The security rules statement above grants write privileges to any user whose auth uid matches the user id for usersQueues/$queueName/$userId. Security rules default both read and write privileges to false. Security rules match by node name, but also allow wildcard node names that begin with $. So in this case, we’re adding a rule to userQueues followed by a wildcard $queueName and a wildcard $userId. The rule grants write access to the userQueues/$queueName/$userId node if the user is authenticated and the user’s authentication uid matches the node name. So if your auth uid is user6, you can write to usersQueues/changeUsername/user6 or usersQueues/cartCheckout/user6 or usersQueues/anyOtherQueueName/user6. However, user6 cannot write to userQueues/changeUsername/user7, because the user7 part of the path does not match user6’s uid: user6.

In practice, these uids are much longer than the ids we’ve used in this example: user1 and user2. These keys are determined programmatically by Firebase Authentication and look like long, encoded strings such as WQ3mVT7f8pRbBmry6eZju1Z4lPi1.

All nodes in this data structure are available to the server with full read/write privileges, which has admin privileges through it’s /service-account.json api key. So users can add one job at a time to their userQueues/$queueName/$userId nodes, but only the server can add jobs to the serverQueues/ data tree.

Quiz

Review the docs on data structure and answer the following questions.

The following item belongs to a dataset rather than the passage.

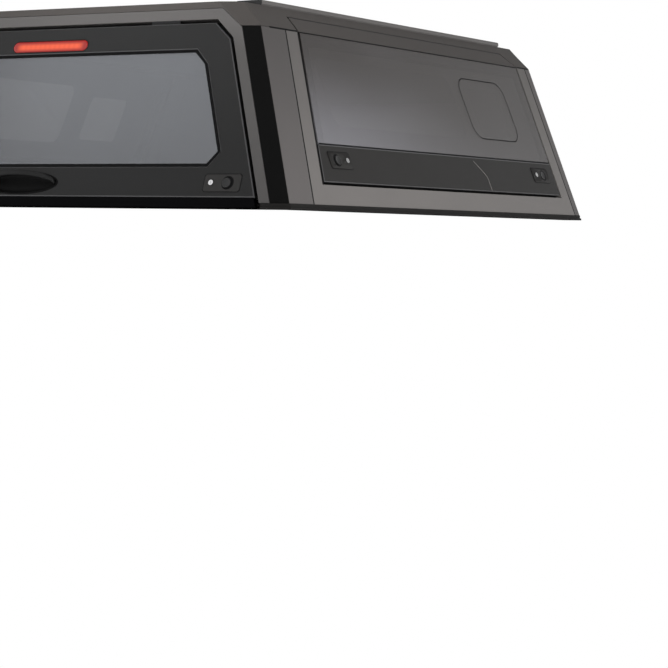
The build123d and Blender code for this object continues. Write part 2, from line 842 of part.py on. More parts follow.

Does Firebase allow you to query a part but not all of an object?
What’s the downside of nesting data?
What’s the upside of nesting data?
Why might you want to use shared keys in your data model?
When might you want to duplicate parts of your data?
Grab a piece of paper or create a .json file and sketch out a potential data structure for a basic to-do app. Try to be creative and realistic. — Do you have user objects? If so, what attributes do users need? — What attributes would you use for each to-do item, and how would you relate to-dos to users? — Would you duplicate some data across objects? — Will the resulting data structure scale well, or will you have trouble reading nested data?